[Start of Information provided]
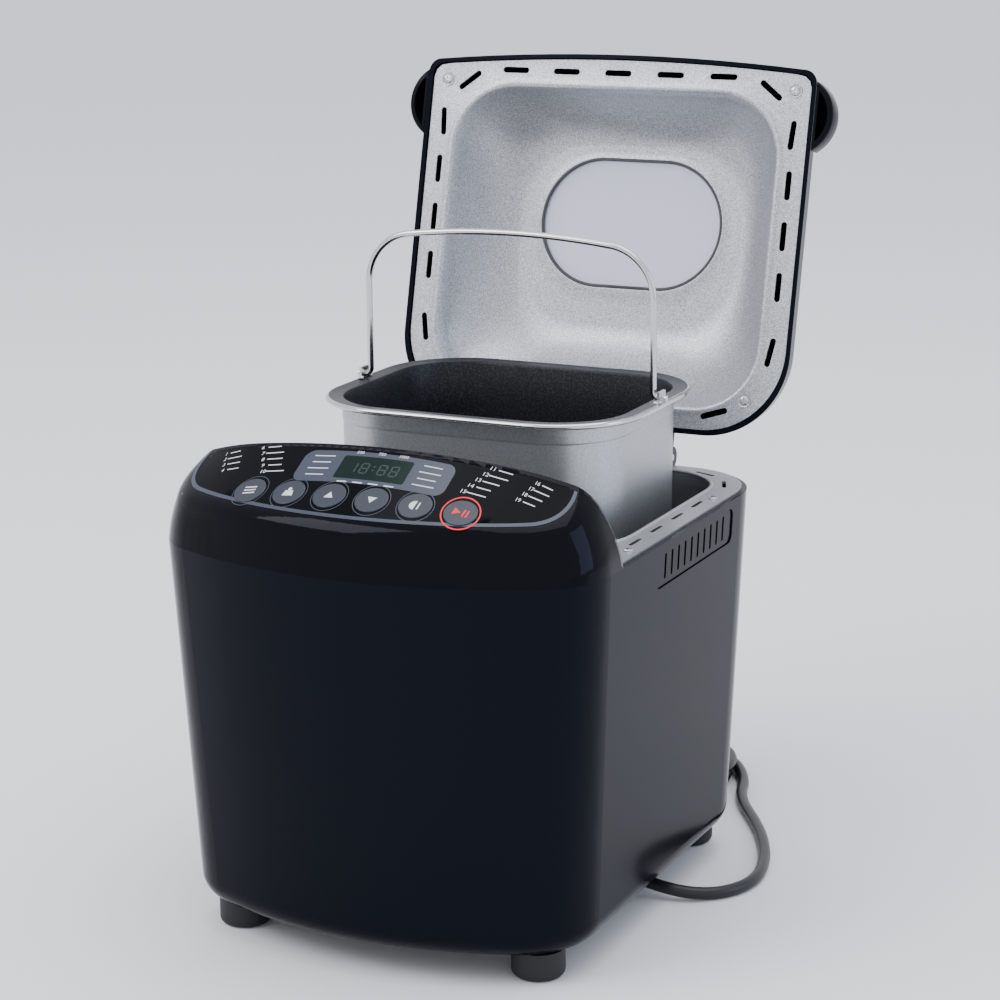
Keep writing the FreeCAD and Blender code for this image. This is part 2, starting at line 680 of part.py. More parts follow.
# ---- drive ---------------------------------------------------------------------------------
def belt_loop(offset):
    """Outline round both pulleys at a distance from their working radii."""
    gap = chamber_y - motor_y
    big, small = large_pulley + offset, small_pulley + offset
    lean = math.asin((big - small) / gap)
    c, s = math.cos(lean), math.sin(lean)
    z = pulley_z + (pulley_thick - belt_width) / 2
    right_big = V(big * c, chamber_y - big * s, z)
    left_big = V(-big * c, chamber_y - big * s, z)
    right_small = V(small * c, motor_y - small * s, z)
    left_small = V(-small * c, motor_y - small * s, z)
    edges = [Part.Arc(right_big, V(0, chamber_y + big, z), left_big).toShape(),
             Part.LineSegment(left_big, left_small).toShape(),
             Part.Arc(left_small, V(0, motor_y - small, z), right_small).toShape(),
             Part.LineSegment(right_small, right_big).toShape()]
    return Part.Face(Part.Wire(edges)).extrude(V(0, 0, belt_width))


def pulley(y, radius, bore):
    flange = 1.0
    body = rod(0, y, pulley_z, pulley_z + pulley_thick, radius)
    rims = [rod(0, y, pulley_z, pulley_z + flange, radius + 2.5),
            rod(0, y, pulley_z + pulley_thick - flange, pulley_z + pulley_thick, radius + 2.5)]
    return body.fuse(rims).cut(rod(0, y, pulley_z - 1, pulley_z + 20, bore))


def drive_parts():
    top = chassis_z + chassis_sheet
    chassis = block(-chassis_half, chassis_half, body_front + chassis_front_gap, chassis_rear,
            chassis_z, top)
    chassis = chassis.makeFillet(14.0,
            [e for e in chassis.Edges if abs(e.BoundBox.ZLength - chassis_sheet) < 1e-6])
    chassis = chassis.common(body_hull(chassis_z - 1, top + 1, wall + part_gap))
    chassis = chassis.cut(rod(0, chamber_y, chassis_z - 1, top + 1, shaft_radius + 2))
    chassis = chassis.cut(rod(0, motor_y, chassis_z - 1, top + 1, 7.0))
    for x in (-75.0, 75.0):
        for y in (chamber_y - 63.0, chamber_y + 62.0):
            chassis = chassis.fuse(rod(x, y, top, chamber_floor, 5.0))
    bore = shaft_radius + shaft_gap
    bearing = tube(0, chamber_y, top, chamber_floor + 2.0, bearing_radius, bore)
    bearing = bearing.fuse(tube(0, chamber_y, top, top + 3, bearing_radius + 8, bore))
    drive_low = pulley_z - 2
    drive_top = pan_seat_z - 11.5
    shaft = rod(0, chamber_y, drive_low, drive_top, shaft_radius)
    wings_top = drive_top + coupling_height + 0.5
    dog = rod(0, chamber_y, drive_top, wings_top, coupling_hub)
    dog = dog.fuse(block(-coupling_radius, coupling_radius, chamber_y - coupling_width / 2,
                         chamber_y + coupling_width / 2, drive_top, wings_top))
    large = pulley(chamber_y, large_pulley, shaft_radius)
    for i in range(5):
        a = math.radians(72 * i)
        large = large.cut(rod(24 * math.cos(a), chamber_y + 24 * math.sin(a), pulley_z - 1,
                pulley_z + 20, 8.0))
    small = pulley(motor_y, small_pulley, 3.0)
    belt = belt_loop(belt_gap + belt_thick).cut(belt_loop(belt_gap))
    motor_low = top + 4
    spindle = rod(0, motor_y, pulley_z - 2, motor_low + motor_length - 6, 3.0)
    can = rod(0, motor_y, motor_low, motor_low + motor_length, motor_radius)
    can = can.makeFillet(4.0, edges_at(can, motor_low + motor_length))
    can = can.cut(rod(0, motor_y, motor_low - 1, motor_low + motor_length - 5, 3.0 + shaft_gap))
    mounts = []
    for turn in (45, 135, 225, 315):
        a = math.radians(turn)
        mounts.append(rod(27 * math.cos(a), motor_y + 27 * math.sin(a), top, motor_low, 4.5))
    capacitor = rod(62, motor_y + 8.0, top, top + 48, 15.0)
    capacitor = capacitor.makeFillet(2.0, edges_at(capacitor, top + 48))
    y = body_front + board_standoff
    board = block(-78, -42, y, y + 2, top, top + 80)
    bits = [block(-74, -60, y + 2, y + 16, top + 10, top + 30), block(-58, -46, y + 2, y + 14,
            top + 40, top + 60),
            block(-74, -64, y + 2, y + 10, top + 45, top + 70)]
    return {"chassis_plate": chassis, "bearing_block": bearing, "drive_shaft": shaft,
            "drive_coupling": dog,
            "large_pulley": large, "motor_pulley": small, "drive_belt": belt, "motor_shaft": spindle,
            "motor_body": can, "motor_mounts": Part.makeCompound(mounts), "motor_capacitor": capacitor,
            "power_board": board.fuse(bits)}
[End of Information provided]
* **Required work**: Reproduce the listing shown above in its entirety, exactly.

* **Problem solution**:
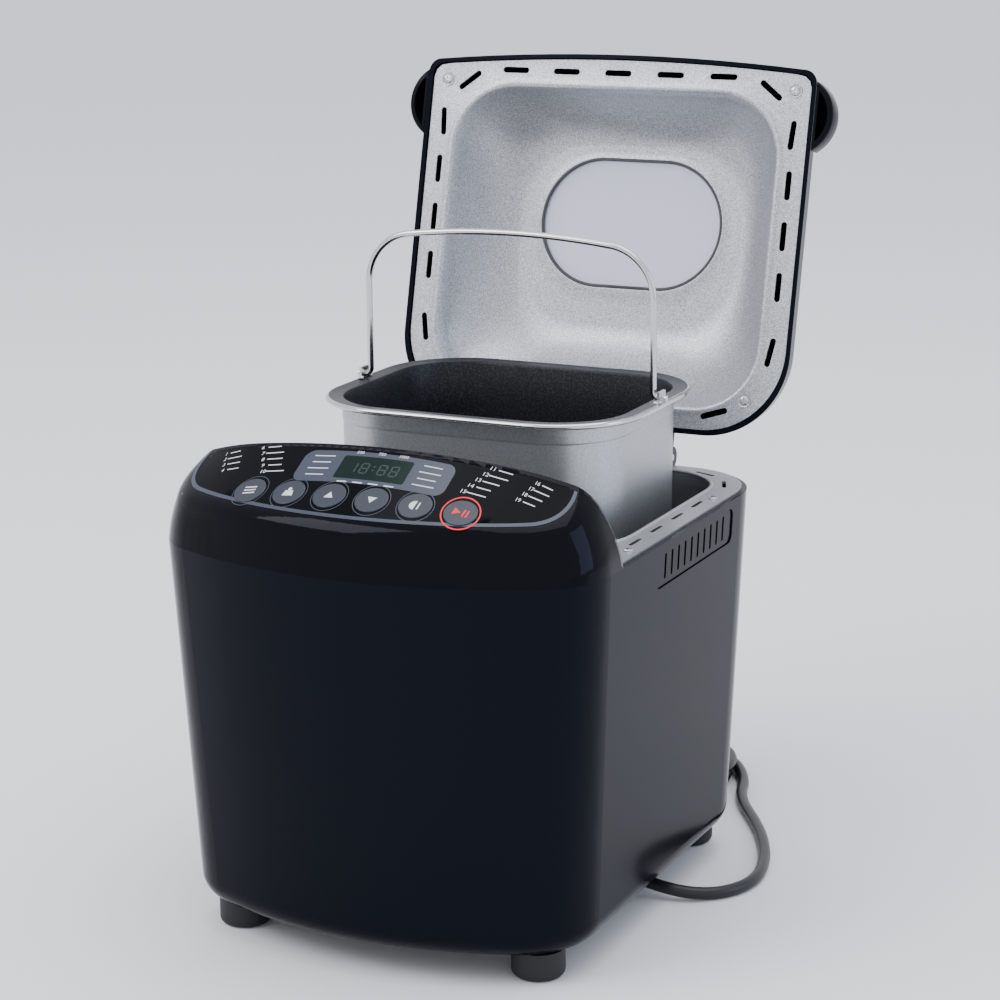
Keep writing the FreeCAD and Blender code for this image. This is part 2, starting at line 680 of part.py. More parts follow.
# ---- drive ---------------------------------------------------------------------------------
def belt_loop(offset):
    """Outline round both pulleys at a distance from their working radii."""
    gap = chamber_y - motor_y
    big, small = large_pulley + offset, small_pulley + offset
    lean = math.asin((big - small) / gap)
    c, s = math.cos(lean), math.sin(lean)
    z = pulley_z + (pulley_thick - belt_width) / 2
    right_big = V(big * c, chamber_y - big * s, z)
    left_big = V(-big * c, chamber_y - big * s, z)
    right_small = V(small * c, motor_y - small * s, z)
    left_small = V(-small * c, motor_y - small * s, z)
    edges = [Part.Arc(right_big, V(0, chamber_y + big, z), left_big).toShape(),
             Part.LineSegment(left_big, left_small).toShape(),
             Part.Arc(left_small, V(0, motor_y - small, z), right_small).toShape(),
             Part.LineSegment(right_small, right_big).toShape()]
    return Part.Face(Part.Wire(edges)).extrude(V(0, 0, belt_width))


def pulley(y, radius, bore):
    flange = 1.0
    body = rod(0, y, pulley_z, pulley_z + pulley_thick, radius)
    rims = [rod(0, y, pulley_z, pulley_z + flange, radius + 2.5),
            rod(0, y, pulley_z + pulley_thick - flange, pulley_z + pulley_thick, radius + 2.5)]
    return body.fuse(rims).cut(rod(0, y, pulley_z - 1, pulley_z + 20, bore))


def drive_parts():
    top = chassis_z + chassis_sheet
    chassis = block(-chassis_half, chassis_half, body_front + chassis_front_gap, chassis_rear,
            chassis_z, top)
    chassis = chassis.makeFillet(14.0,
            [e for e in chassis.Edges if abs(e.BoundBox.ZLength - chassis_sheet) < 1e-6])
    chassis = chassis.common(body_hull(chassis_z - 1, top + 1, wall + part_gap))
    chassis = chassis.cut(rod(0, chamber_y, chassis_z - 1, top + 1, shaft_radius + 2))
    chassis = chassis.cut(rod(0, motor_y, chassis_z - 1, top + 1, 7.0))
    for x in (-75.0, 75.0):
        for y in (chamber_y - 63.0, chamber_y + 62.0):
            chassis = chassis.fuse(rod(x, y, top, chamber_floor, 5.0))
    bore = shaft_radius + shaft_gap
    bearing = tube(0, chamber_y, top, chamber_floor + 2.0, bearing_radius, bore)
    bearing = bearing.fuse(tube(0, chamber_y, top, top + 3, bearing_radius + 8, bore))
    drive_low = pulley_z - 2
    drive_top = pan_seat_z - 11.5
    shaft = rod(0, chamber_y, drive_low, drive_top, shaft_radius)
    wings_top = drive_top + coupling_height + 0.5
    dog = rod(0, chamber_y, drive_top, wings_top, coupling_hub)
    dog = dog.fuse(block(-coupling_radius, coupling_radius, chamber_y - coupling_width / 2,
                         chamber_y + coupling_width / 2, drive_top, wings_top))
    large = pulley(chamber_y, large_pulley, shaft_radius)
    for i in range(5):
        a = math.radians(72 * i)
        large = large.cut(rod(24 * math.cos(a), chamber_y + 24 * math.sin(a), pulley_z - 1,
                pulley_z + 20, 8.0))
    small = pulley(motor_y, small_pulley, 3.0)
    belt = belt_loop(belt_gap + belt_thick).cut(belt_loop(belt_gap))
    motor_low = top + 4
    spindle = rod(0, motor_y, pulley_z - 2, motor_low + motor_length - 6, 3.0)
    can = rod(0, motor_y, motor_low, motor_low + motor_length, motor_radius)
    can = can.makeFillet(4.0, edges_at(can, motor_low + motor_length))
    can = can.cut(rod(0, motor_y, motor_low - 1, motor_low + motor_length - 5, 3.0 + shaft_gap))
    mounts = []
    for turn in (45, 135, 225, 315):
        a = math.radians(turn)
        mounts.append(rod(27 * math.cos(a), motor_y + 27 * math.sin(a), top, motor_low, 4.5))
    capacitor = rod(62, motor_y + 8.0, top, top + 48, 15.0)
    capacitor = capacitor.makeFillet(2.0, edges_at(capacitor, top + 48))
    y = body_front + board_standoff
    board = block(-78, -42, y, y + 2, top, top + 80)
    bits = [block(-74, -60, y + 2, y + 16, top + 10, top + 30), block(-58, -46, y + 2, y + 14,
            top + 40, top + 60),
            block(-74, -64, y + 2, y + 10, top + 45, top + 70)]
    return {"chassis_plate": chassis, "bearing_block": bearing, "drive_shaft": shaft,
            "drive_coupling": dog,
            "large_pulley": large, "motor_pulley": small, "drive_belt": belt, "motor_shaft": spindle,
            "motor_body": can, "motor_mounts": Part.makeCompound(mounts), "motor_capacitor": capacitor,
            "power_board": board.fuse(bits)}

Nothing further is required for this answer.